[Stored data]
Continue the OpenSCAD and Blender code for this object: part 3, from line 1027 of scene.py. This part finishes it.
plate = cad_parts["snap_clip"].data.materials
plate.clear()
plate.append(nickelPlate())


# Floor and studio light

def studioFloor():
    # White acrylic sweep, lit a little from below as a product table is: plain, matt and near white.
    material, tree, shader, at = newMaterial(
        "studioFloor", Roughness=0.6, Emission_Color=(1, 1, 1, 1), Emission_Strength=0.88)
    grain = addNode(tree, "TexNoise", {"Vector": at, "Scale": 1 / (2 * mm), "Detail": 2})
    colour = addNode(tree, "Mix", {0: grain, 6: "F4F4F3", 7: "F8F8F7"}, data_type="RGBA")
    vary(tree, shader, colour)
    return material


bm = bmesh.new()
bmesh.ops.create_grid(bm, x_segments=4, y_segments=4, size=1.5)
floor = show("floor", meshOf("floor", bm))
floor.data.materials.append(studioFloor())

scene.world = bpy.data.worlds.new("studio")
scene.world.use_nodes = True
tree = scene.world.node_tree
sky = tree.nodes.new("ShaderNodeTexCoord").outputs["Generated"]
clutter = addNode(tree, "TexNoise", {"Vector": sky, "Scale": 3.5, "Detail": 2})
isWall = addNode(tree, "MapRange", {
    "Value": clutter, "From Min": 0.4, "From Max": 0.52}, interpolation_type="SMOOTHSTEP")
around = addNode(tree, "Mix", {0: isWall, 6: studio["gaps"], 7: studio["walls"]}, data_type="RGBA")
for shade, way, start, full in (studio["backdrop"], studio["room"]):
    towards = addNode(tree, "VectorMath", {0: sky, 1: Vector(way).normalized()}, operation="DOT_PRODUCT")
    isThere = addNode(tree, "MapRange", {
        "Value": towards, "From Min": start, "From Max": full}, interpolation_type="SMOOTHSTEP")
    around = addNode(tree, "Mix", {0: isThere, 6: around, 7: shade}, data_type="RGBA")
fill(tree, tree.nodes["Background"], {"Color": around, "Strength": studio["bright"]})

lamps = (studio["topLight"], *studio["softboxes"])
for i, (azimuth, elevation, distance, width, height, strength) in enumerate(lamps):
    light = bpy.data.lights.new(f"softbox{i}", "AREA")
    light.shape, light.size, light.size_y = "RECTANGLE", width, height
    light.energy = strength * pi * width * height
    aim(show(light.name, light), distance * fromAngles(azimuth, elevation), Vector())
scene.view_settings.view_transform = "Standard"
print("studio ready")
==
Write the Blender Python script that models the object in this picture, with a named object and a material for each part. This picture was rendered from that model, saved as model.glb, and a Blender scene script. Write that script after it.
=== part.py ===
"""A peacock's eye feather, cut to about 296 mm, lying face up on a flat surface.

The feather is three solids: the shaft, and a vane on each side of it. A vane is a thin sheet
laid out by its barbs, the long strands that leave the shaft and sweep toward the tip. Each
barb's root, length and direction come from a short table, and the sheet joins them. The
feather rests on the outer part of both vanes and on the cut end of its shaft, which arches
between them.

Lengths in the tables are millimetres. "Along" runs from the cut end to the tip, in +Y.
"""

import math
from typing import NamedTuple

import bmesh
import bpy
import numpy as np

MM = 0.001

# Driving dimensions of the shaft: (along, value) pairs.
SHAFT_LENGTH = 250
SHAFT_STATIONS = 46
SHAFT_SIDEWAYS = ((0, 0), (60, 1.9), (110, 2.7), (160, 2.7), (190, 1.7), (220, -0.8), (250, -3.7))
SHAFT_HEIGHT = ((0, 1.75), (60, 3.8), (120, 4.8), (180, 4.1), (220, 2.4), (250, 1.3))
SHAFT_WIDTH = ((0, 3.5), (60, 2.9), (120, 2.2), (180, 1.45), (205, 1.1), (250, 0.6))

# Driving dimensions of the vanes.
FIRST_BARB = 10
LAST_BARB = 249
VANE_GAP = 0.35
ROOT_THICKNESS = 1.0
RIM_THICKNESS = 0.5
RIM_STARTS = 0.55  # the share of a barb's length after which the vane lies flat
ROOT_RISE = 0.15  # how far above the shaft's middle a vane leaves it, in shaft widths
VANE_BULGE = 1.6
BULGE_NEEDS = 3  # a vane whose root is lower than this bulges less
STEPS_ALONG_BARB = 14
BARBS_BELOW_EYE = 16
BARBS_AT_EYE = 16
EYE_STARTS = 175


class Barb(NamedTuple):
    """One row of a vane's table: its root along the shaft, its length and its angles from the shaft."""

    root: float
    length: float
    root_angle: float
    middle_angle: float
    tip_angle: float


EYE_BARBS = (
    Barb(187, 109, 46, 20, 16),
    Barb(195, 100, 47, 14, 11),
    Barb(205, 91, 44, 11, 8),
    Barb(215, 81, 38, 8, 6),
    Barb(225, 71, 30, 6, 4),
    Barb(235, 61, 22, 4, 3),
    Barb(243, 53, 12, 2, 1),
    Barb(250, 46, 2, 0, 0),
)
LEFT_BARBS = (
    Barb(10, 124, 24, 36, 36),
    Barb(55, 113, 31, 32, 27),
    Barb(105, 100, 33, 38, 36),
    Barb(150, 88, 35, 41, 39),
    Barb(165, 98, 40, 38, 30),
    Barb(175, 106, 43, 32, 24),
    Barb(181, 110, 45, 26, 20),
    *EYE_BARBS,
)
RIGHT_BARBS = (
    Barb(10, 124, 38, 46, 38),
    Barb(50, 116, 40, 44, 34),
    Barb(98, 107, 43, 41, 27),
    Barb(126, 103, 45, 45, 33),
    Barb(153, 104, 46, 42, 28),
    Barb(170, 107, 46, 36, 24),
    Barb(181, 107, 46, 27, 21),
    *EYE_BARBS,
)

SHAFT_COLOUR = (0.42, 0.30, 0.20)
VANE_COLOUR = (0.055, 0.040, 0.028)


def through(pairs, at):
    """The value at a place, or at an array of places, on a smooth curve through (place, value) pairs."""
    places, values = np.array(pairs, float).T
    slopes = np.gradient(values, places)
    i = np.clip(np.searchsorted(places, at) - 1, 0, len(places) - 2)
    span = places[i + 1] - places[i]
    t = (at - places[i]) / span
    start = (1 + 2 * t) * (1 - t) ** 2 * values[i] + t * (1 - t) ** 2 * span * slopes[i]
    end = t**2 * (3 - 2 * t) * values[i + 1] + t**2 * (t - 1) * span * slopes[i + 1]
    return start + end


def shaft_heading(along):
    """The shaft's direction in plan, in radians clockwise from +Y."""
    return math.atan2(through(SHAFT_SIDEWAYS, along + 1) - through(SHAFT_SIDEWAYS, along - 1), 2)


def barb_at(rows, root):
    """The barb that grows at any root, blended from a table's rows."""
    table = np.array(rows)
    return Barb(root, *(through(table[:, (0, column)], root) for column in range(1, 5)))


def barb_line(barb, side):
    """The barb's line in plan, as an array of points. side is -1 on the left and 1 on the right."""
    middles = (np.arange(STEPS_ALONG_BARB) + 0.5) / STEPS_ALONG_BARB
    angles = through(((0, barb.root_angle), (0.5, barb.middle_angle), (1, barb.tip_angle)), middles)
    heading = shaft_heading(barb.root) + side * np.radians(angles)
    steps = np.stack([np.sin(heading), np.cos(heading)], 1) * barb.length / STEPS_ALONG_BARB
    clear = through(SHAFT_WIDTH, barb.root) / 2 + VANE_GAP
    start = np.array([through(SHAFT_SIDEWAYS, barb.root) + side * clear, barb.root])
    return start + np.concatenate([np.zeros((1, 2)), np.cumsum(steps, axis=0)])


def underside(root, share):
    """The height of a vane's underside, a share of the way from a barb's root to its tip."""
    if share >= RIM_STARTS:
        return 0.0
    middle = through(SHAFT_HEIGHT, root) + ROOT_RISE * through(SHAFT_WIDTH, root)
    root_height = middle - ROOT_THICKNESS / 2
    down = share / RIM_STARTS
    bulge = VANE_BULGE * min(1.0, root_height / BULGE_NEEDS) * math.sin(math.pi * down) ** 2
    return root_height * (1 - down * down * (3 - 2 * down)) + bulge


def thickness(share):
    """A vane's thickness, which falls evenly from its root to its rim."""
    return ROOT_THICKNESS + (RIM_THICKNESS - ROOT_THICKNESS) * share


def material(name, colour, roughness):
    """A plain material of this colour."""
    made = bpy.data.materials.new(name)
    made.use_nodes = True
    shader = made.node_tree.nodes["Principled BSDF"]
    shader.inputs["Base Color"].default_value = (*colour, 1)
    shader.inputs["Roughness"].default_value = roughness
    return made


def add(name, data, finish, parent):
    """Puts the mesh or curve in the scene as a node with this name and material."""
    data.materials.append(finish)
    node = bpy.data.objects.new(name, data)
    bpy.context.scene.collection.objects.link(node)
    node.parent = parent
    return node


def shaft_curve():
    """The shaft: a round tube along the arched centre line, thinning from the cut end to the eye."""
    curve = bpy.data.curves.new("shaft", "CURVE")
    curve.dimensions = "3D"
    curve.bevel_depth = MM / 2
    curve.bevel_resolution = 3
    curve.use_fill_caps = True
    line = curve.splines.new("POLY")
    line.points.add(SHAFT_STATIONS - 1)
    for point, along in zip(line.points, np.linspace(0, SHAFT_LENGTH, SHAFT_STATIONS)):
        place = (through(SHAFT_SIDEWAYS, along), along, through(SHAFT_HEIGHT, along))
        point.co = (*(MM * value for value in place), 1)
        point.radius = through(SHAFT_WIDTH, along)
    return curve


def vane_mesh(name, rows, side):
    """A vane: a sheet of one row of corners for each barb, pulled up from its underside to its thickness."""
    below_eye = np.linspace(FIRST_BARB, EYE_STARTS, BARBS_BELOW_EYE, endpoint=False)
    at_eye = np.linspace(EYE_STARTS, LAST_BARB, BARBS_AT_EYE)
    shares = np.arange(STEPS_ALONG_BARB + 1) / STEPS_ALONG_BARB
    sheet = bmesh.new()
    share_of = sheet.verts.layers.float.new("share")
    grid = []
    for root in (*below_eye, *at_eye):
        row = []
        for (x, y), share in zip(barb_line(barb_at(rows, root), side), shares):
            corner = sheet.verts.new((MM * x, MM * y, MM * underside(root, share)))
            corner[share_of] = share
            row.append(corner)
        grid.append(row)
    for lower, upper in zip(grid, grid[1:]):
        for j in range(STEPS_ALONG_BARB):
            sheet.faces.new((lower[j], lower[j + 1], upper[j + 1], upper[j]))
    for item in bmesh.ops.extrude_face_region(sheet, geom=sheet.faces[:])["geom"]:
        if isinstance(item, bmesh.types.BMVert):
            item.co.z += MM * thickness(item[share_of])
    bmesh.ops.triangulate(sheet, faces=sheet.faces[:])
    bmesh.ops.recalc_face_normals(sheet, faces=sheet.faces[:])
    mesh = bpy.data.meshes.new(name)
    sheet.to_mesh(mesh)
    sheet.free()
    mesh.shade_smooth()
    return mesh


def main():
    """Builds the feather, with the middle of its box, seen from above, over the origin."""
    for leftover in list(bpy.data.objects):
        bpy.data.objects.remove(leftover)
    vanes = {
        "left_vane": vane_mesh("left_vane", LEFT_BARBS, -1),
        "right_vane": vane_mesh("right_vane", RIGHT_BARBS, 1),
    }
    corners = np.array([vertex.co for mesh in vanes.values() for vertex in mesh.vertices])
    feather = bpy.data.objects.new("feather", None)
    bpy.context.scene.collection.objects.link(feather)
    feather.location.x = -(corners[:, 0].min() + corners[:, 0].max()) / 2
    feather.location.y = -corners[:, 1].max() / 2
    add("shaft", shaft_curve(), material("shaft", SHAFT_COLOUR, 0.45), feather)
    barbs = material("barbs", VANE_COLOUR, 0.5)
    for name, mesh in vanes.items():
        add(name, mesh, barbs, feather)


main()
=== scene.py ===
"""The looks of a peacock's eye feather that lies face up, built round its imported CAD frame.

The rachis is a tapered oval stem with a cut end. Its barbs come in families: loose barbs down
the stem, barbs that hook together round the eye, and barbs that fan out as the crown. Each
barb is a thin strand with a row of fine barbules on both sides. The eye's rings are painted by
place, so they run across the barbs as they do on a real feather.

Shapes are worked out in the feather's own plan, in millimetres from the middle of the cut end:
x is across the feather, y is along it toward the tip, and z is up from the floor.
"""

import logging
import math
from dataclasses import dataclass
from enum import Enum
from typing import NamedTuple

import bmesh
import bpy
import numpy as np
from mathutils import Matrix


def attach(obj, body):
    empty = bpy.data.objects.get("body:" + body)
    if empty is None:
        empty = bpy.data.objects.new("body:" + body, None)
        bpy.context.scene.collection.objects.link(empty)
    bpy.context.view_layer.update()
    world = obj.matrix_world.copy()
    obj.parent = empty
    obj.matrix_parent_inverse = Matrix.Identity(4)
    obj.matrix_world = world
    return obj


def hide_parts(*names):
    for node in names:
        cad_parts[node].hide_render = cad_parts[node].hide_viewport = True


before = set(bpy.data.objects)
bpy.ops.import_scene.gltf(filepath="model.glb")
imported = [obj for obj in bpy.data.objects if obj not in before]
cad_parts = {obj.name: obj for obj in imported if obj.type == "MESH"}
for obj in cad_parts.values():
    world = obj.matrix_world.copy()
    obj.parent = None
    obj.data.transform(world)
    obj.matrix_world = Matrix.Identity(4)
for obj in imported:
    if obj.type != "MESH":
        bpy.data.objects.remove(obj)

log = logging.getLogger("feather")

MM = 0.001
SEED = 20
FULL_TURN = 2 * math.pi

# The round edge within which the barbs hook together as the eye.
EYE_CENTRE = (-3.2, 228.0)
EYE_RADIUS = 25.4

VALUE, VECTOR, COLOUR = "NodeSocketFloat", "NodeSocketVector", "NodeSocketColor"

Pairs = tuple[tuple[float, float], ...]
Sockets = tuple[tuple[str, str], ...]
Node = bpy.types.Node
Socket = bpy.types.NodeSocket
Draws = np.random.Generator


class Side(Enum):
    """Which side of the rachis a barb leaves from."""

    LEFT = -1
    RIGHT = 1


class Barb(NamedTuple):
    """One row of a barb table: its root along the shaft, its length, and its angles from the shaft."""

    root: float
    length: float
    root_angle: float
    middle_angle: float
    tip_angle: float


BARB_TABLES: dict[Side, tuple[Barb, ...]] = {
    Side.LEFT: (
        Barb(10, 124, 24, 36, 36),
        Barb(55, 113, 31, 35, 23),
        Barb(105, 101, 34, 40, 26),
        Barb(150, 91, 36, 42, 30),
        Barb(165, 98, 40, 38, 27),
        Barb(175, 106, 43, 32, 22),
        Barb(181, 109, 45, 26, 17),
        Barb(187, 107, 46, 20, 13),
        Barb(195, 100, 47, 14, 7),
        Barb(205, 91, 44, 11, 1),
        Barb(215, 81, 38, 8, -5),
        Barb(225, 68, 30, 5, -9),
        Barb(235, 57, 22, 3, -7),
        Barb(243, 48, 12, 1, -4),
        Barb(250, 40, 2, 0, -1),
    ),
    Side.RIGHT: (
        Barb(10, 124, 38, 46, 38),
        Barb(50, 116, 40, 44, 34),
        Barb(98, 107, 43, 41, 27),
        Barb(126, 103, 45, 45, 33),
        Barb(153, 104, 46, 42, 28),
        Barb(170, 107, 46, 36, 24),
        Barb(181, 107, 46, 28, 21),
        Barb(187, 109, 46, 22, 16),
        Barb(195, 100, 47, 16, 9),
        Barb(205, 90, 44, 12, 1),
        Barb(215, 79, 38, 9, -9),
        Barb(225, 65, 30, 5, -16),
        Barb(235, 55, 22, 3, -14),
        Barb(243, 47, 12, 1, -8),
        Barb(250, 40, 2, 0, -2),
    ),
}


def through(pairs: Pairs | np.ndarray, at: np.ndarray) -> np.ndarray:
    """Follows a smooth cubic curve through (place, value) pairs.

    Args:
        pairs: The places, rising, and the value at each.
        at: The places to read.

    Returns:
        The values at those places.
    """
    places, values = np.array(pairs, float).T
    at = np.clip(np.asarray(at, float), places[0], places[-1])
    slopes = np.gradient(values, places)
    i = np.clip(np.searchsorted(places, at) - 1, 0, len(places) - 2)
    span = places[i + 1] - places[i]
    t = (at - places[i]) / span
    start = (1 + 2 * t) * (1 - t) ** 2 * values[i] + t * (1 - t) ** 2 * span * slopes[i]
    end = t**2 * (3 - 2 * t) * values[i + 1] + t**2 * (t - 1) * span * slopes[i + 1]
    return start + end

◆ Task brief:
With the first line being the one containing "bpy.context.scene.collection.objects.link(feather)" and the last line the one containing "imported CAD frame.", transcribe exactly the lines above that fall in that range.

◆ Written response:
    bpy.context.scene.collection.objects.link(feather)
    feather.location.x = -(corners[:, 0].min() + corners[:, 0].max()) / 2
    feather.location.y = -corners[:, 1].max() / 2
    add("shaft", shaft_curve(), material("shaft", SHAFT_COLOUR, 0.45), feather)
    barbs = material("barbs", VANE_COLOUR, 0.5)
    for name, mesh in vanes.items():
        add(name, mesh, barbs, feather)


main()
=== scene.py ===
"""The looks of a peacock's eye feather that lies face up, built round its imported CAD frame.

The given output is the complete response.